* WRITTEN PROBLEM *
Output the lines below exactly, please, from the first line until the line with "the port axis.", counting both.

* INPUT ROWS *
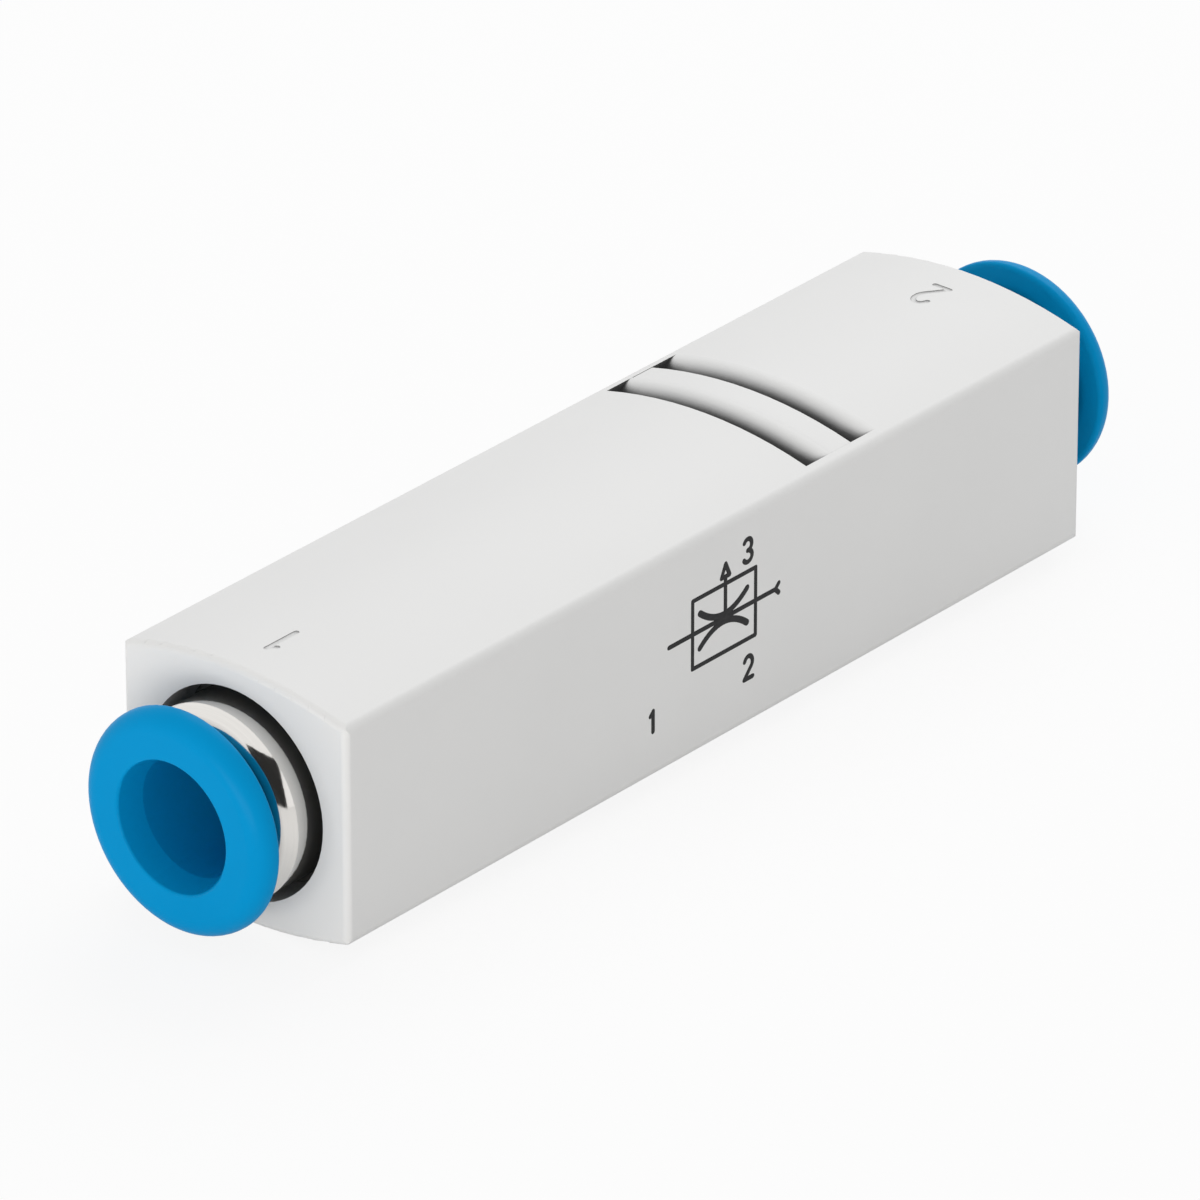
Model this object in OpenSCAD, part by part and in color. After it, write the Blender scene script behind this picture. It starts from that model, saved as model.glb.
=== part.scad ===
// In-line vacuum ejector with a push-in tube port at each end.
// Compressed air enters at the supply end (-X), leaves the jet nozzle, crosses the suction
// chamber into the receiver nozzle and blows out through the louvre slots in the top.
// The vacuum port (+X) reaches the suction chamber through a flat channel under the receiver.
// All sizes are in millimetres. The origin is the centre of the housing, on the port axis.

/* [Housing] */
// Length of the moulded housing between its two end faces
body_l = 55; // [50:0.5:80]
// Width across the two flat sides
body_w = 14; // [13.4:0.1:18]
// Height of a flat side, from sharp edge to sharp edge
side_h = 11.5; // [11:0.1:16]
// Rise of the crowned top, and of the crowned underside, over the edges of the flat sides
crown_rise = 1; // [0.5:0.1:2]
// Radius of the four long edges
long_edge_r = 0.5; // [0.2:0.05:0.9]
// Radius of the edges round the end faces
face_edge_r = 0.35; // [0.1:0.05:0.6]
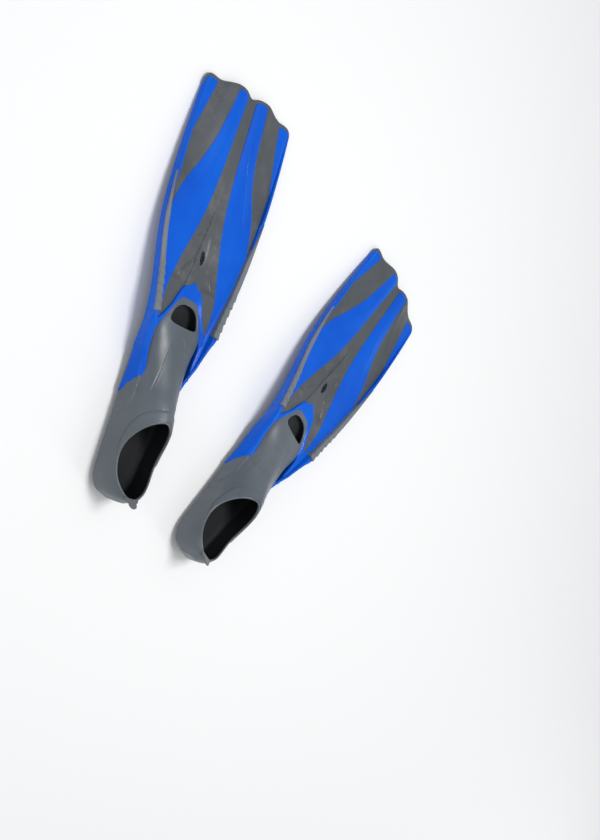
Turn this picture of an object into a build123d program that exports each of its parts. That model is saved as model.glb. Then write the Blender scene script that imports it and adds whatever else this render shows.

* ANSWER FOR THE TASK *
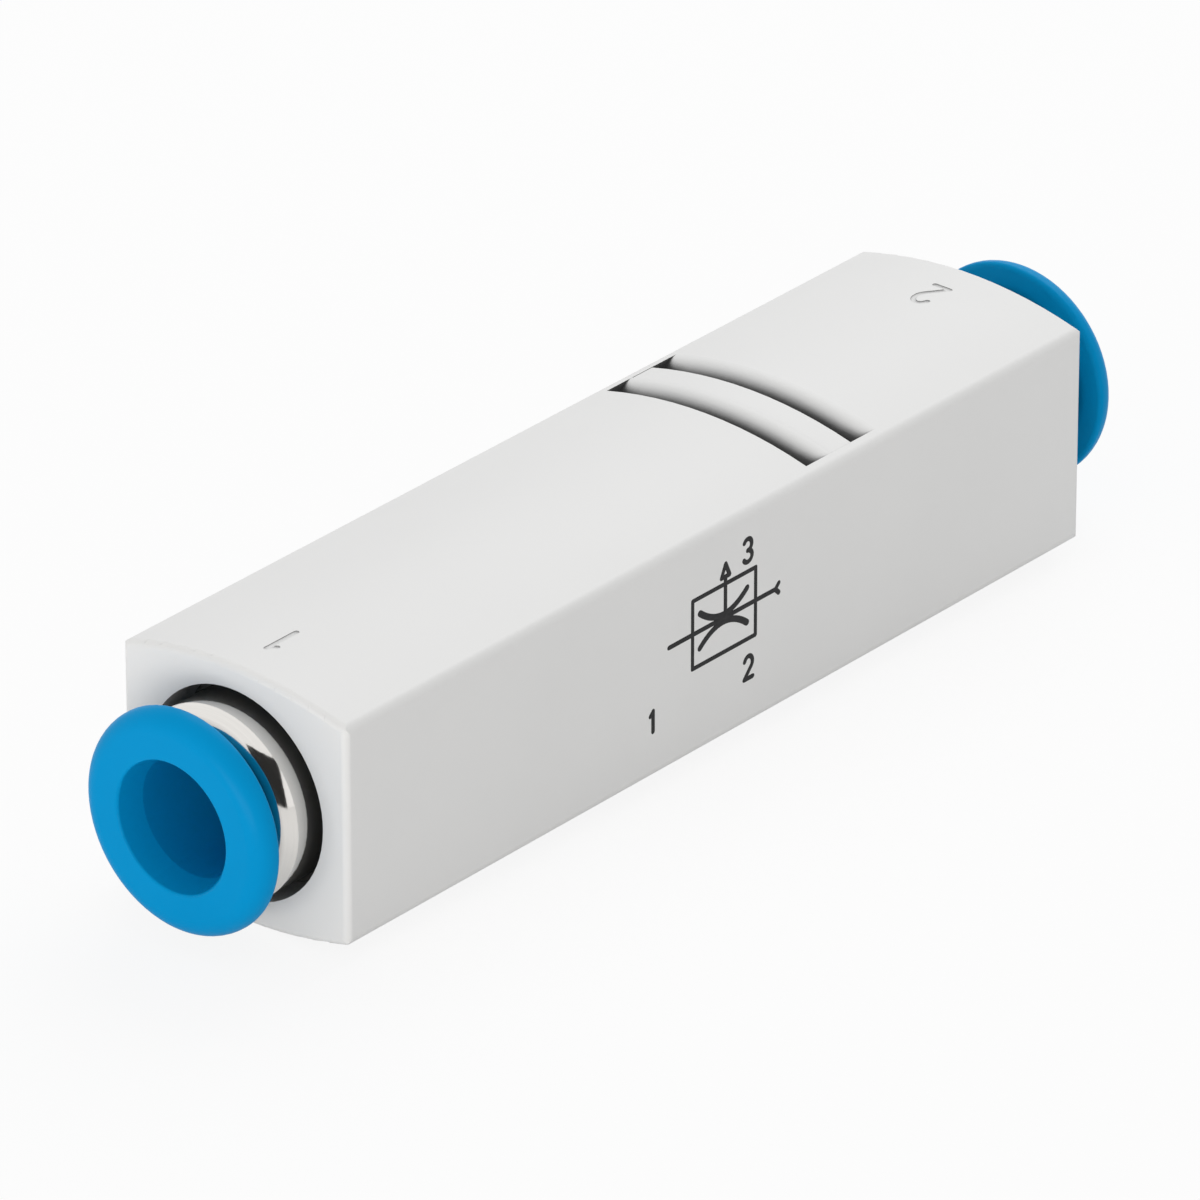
Model this object in OpenSCAD, part by part and in color. After it, write the Blender scene script behind this picture. It starts from that model, saved as model.glb.
=== part.scad ===
// In-line vacuum ejector with a push-in tube port at each end.
// Compressed air enters at the supply end (-X), leaves the jet nozzle, crosses the suction
// chamber into the receiver nozzle and blows out through the louvre slots in the top.
// The vacuum port (+X) reaches the suction chamber through a flat channel under the receiver.
// All sizes are in millimetres. The origin is the centre of the housing, on the port axis.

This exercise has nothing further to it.